Certains utilisent la balle bloquée, sans en faire un principe de jeu, mais une variable très momentanée utilisée quand elle semble nécessaire. Par exemple, quand les élèves commencent à renvoyer au fond et qu’il leur est impossible, momentanément de remonter la balle. Autoriser le blocage permet aux élèves, qui en ont besoin, de mieux contrôler la trajectoire ascendante (parfois la contrainte « blocage au-dessus de la tête » est exigée). Dès que cet apprentissage est effectué, la balle est à nouveau déviée.
D’autres collègues encore utilisent le blocage, avec l’intention qu’il permette de choisir en fonction de la situation. L’élève renvoie en touche de volley, mais peut, en cas de difficulté (déséquilibre, crise de temps) utiliser ou pas la balle bloquée. Ce système a l’avantage de faciliter la possibilité d’équipes hétérogènes.
Ces enseignant-es se rapprochent de la conception « renvoi direct », puisque l’attaque de la cible adverse, dès que c’est possible dans de bonnes conditions, reste leur priorité.
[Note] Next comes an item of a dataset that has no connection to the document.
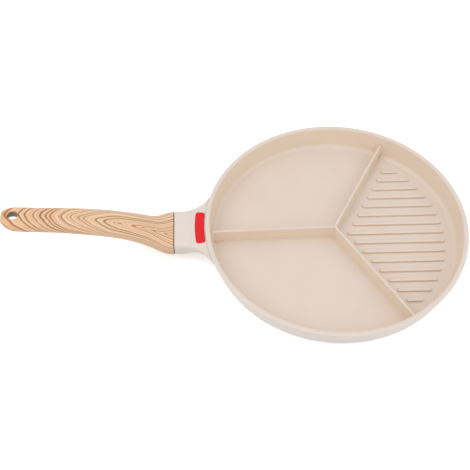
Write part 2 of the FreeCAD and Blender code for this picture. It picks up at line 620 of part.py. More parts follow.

La balle accompagnée comme moyen de répondre rapidement à la commande institutionnelle
Une dernière catégorie de collègues utilisent la balle accompagnée en lycée, alors qu’ils utiliseraient la construction du relais à partir du renvoi direct s’ils étaient en collège. Leur raisonnement est le suivant : tels que les élèves arrivent au lycée avec des vécus différents, des représentations du volley différentes, des écarts énormes garçons-filles, vu les attentes du bac, vu le peu de temps scolaire disponible, pour répondre à la commande (3 contre 3 ou 4 contre 4 au bac, avec relai construit), la balle accompagnée est une espèce de passage obligé (une forme de « rééducation » nous a dit une collègue) qui permet de remettre tous les élèves dans le jeu et d’atteindre les transformations attendues au regard des normes du bac.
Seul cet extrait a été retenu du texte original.